Michele S. Warman

Board Vice Chair and Chair Elect. Experienced Practitioner in Residence, Columbia Law School

Michele S. Warman currently serves as experienced practitioner in residence for the Davis Polk Leadership Initiative at Columbia Law School. Previously, Ms. Warman served as executive vice president, chief operating officer, general counsel, and secretary of the Andrew W. Mellon Foundation. She led the foundation’s overall operations and legal affairs, including finance, grant management, and human resources, and was secretary to the Board of Trustees. Ms. Warman worked closely with the foundation’s president, board, and staff in the day-to-day management of the foundation and in setting overall direction. Ms. Warman received a bachelor’s degree from Princeton University in 1982, where she received the M. Taylor Pyne Honor Prize, the university’s highest undergraduate distinction; a master’s degree from the University of Oxford, which she attended as a Rhodes Scholar; and a Juris Doctor degree from Harvard Law School in 1988, where she was an editor of the Harvard Law Review. Prior to joining the Andrew W. Mellon Foundation in 1999, Ms. Warman was an associate at the law firm of Davis Polk & Wardwell and a law clerk at the U.S. Court of Appeals, DC Circuit. At Davis Polk, she represented Fortune 500 companies in litigation and investigative matters and provided counsel to corporate boards. In her pro bono practice, she represented civil rights groups in amici briefs before the U.S. Supreme Court and indigent clients in litigation disputes.
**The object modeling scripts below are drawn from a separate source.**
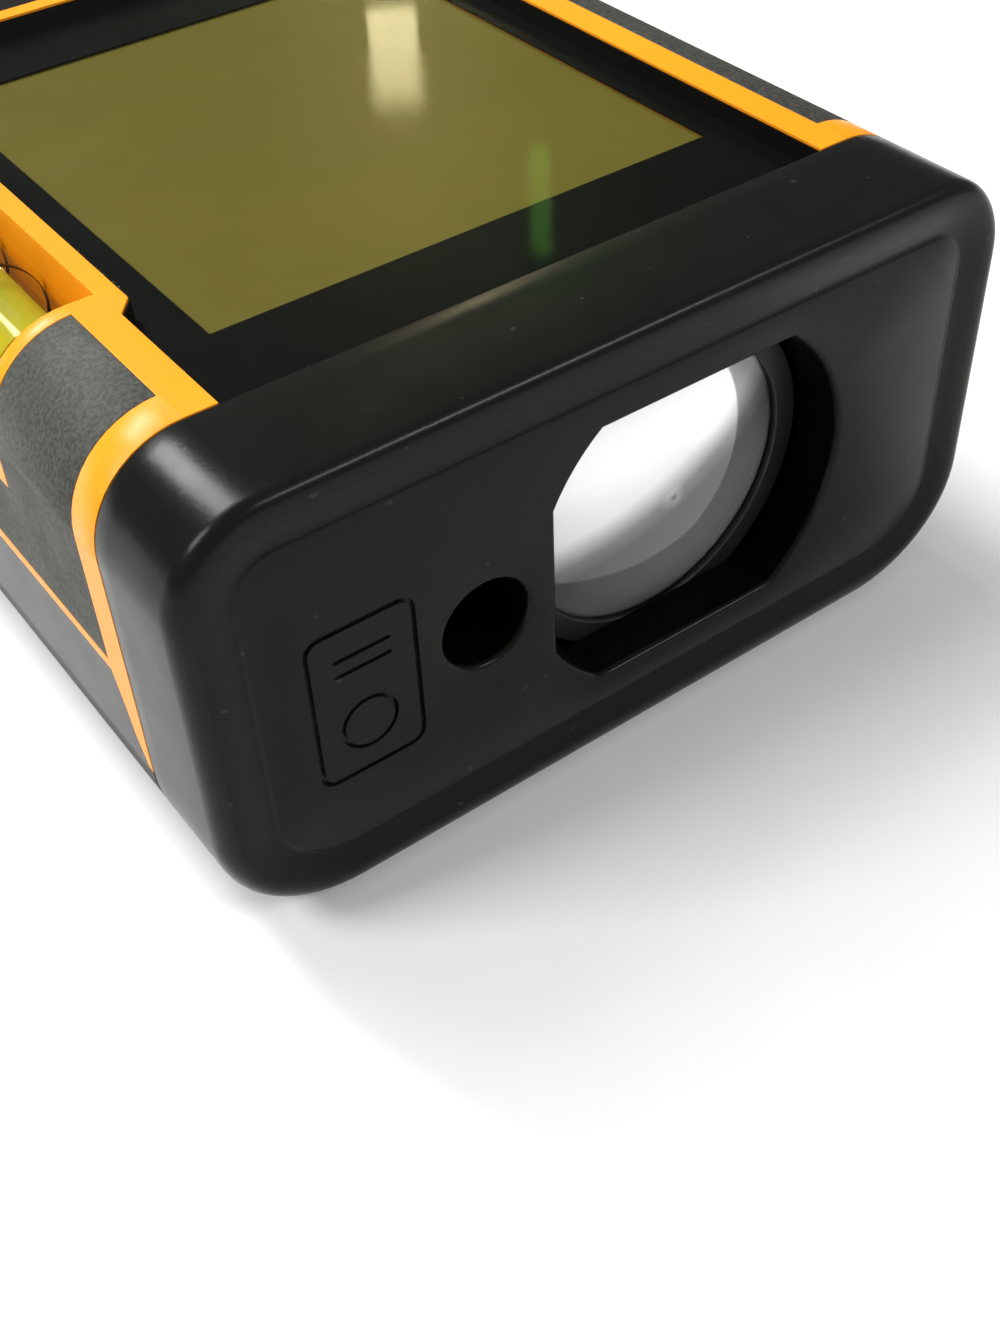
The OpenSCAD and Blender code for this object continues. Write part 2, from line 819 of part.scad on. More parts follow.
module contact_springs() {
    wire = 0.22;
    color([0.8, 0.8, 0.8]) {
        translate([cell_x, bay_y[0] + 0.5 + wire, cell_z]) rotate([-90, 0, 0])
            coil_spring(3, cell_front_y - bay_y[0] - 0.6 - 2 * wire, wire);
        translate([-cell_x, bay_y[1] - 0.5 - wire, cell_z]) rotate([90, 0, 0])
            coil_spring(3, bay_y[1] - cell_front_y - cell_l - 0.6 - 2 * wire, wire);
    }
}

module contact_plates() {
    color([0.82, 0.82, 0.8]) {
        box([-bay_hw + 1, bay_y[0] + 0.05, 3.5], [bay_hw - 1, bay_y[0] + 0.45, 12]);
        for (s = [-1, 1])
            box([s * cell_x - 4.4, bay_y[1] - 0.45, 3.5], [s * cell_x + 4.4, bay_y[1] - 0.05, 12]);
    }
}

// ---------- fasteners and label ----------

module case_screws() {
    color([0.5, 0.5, 0.52])
        for (p = screw_places) translate([p[0], p[1], head_z]) difference() {
            union() {
                cylinder(h = head_t, r = head_r);
                cylinder(h = 20 - head_z, r = screw_r);
            }
            for (a = [0, 90])
                rotate([0, 0, a]) translate([0, 0, 0.2]) cube([2.2, 0.5, 1.2], center = true);
        }
}

module rating_label() {
    color([0.75, 0.75, 0.75])
        translate([0, -22, 0.06]) linear_extrude(0.14) round_rect(25.4, 33.4, 1.2);
}

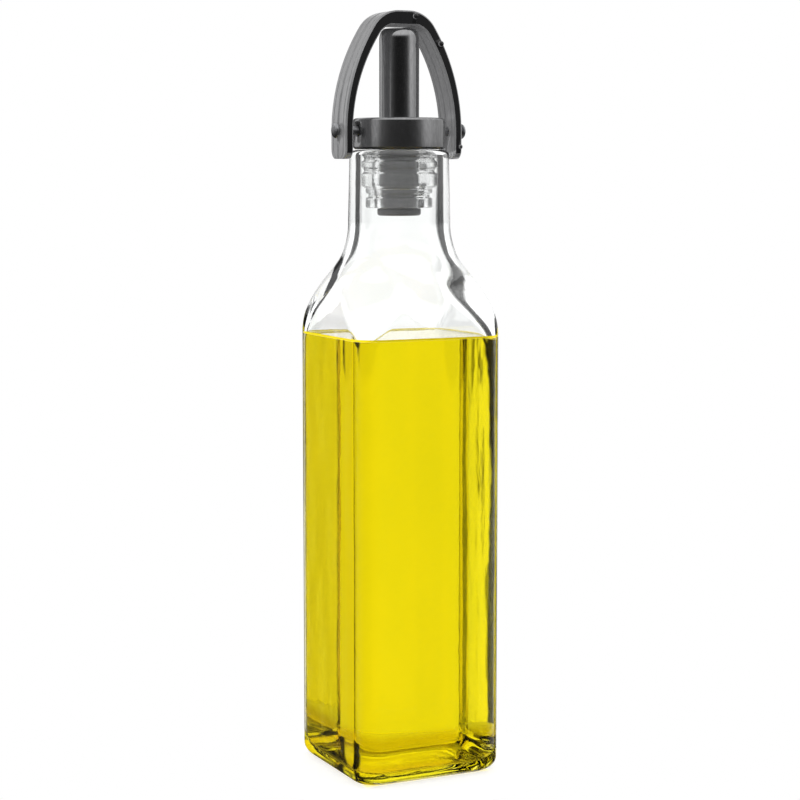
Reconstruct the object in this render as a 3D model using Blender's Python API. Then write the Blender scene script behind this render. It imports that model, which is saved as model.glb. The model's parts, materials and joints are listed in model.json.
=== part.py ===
"""A square glass oil bottle, filled to its shoulder, with a pouring stopper and a hinged arch bail.

Sizes are in metres and +Z is up. The origin is the middle of the base, on the surface that the
bottle stands on. The flat faces are square to X and Y, and the bail swings about an axis along X.
"""

import math

import bmesh
import bpy

# Body and shoulder of the bottle, outside
BODY_SIDE = 0.0504
BODY_CORNER = 0.0070  # radius of the four upright edges
HEEL_RADIUS = 0.0045
HEEL_CORNER_LOSS = 0.0038  # the corners of the bearing rim are rounder than those of the body
BEARING_WIDTH = 0.0027  # flat rim that the bottle stands on
PUSH_UP = 0.0020  # rise of the underside inside that rim
UNDERSIDE_SHARES = (0.35, 0.7, 0.9, 1.0)  # of the way out to the rim
SHOULDER_START = 0.1439
SHOULDER_ARCS = (0.0330, 0.0260)  # outward arc, then the arc into the neck
CORNERS_FADE = (0.1399, 0.1659)  # heights between which the square turns round

# Neck and mouth
NECK_FOOT = 0.1764
NECK_RADIUS = 0.0162
NECK_DRAFT = 0.024  # loss of radius for each unit of height
BORE_RADIUS = 0.0123
BOTTLE_HEIGHT = 0.1979
LIP_RADIUS = 0.0015
LIP_INNER_RADIUS = 0.0005

# Cavity and oil
WALL = 0.0026
CAVITY_SHOULDER_START = 0.1429
CAVITY_ARCS = (0.0300, 0.0290)
FLOOR_HEIGHT = 0.0034
FLOOR_CORNER = 0.0046
FLOOR_RISE = 0.0012
FLOOR_SHARES = (0.7, 0.35)  # of the way out to the floor's rounded edge
OIL_LEVEL = 0.1394
GAP = 0.0003  # between pieces that touch

# Collar and spout tube, with heights measured from the bottle's mouth
COLLAR_RADIUS = 0.0146
COLLAR_HEIGHT = 0.0100
COLLAR_EDGE = 0.0009
SPOUT_RADIUS = 0.0063
SPOUT_BORE = 0.0043
SPOUT_RISE = 0.0378
SPOUT_SHOULDER = (0.0018, 0.0034)  # its rounded top, across and down
SPOUT_RIM = 0.0002
WAIST_RADIUS = 0.0058
WAIST_DEPTH = 0.0112
FLANGE_RADIUS = 0.0069
FLANGE_DEPTH = 0.0184
FLANGE_THICKNESS = 0.0022
FLANGE_ROUND = 0.0008

# Clear seal in the neck
SEAL_STEP_DEPTH = 0.0113  # where it steps down to its slimmer part
SEAL_LOWER_RADIUS = 0.0106
SEAL_GROOVE = 0.0008
RIB_CREST = 0.45  # shares of the pitch between ribs
RIB_GROOVE = (0.62, 0.83)

# Bail, with heights measured from the mouth, and its pins
PIN_HEIGHT = BOTTLE_HEIGHT + 0.0060
BAIL_SIDE_SHIFT = -0.0010  # end play on the pins, taken up to the left
BAIL_HALF_SPAN = 0.0202
BAIL_RISE = 0.0432
BAIL_FOOT_DEPTH = 0.0028
BAIL_ARC_START = 0.0055  # the straight feet end this far above the mouth
BAIL_SIDE_ARC = 0.0610
BAIL_CROWN_ARC = 0.0104
BAIL_WIDTH = 0.0116
ARM_THICKNESS = 0.0026
CROWN_THICKNESS = 0.0039
CROWN_UNDERSIDE = 0.0386  # the middle of the crown is flat underneath
THICKENING = (0.0, math.radians(70))  # turns of the strap between which it thickens
STRAP_CHAMFER = 0.0004
GROOVE_WIDTH = 0.0014
GROOVE_DEPTH = 0.0004
FOOT_ROUND = 0.0030
NUB_RADIUS = 0.0009
NUBS = ((0.0037, 0.0, 0.0415), (0.0126, 0.0, 0.0332), (0.0197, 0.0006, 0.0011))  # x, back, height
PIN_RADIUS = 0.0013
PIN_HOLE_RADIUS = 0.0015
PIN_HEAD_RADIUS = 0.0024
PIN_HEAD_HEIGHT = 0.0011
PIN_HEAD_DOME = ((0.0, 1.0), (0.55, 0.9), (0.87, 0.6), (1.0, 0.2))  # shares of both
PIN_HEAD_AT = 0.0219  # distance of a head's underside from the middle
PIN_END_AT = 0.0105
RECESS_RADIUS = 0.0022  # round recess in the collar's side that each pin enters
RECESS_DEPTH = 0.0016

# Facets
RING_SIDES = 32
TURNED_SIDES = 36
PIN_SIDES = 20


def clear_scene():
    """Remove every object, so that the script can be run again."""
    for thing in list(bpy.data.objects):
        bpy.data.objects.remove(thing, do_unlink=True)


def plain_material(name, colour, roughness, metallic=0.0, transmission=0.0):
    """A Principled material with the part's colour."""
    made = bpy.data.materials.new(name)
    made.use_nodes = True
    shader = made.node_tree.nodes["Principled BSDF"]
    shader.inputs["Base Color"].default_value = (*colour, 1.0)
    shader.inputs["Roughness"].default_value = roughness
    shader.inputs["Metallic"].default_value = metallic
    shader.inputs["Transmission Weight"].default_value = transmission
    made.diffuse_color = (*colour, 1.0)
    return made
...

Ms. Warman has been honored as one of New York’s Outstanding Women of the Bar by the New York County Lawyers’ Association. Ms. Warman is a board member of Princeton University’s Center for Jewish Life, and a past member of Princeton University’s Woodrow Wilson School of Public & International Affairs’ Advisory Council and Princeton’s Alumni Council’s Executive Committee and Committee on Academic Programs. She serves on a variety of fellowship selection panels, including the Rhodes Scholarship, Schwarzman Scholars, and Schmidt Science Fellows, and on the Rhodes Development Committee. Ms. Warman is admitted to the U.S. Supreme Court, the Southern District of New York, Eastern District of New York, New York, Massachusetts, and Washington, DC, Bars.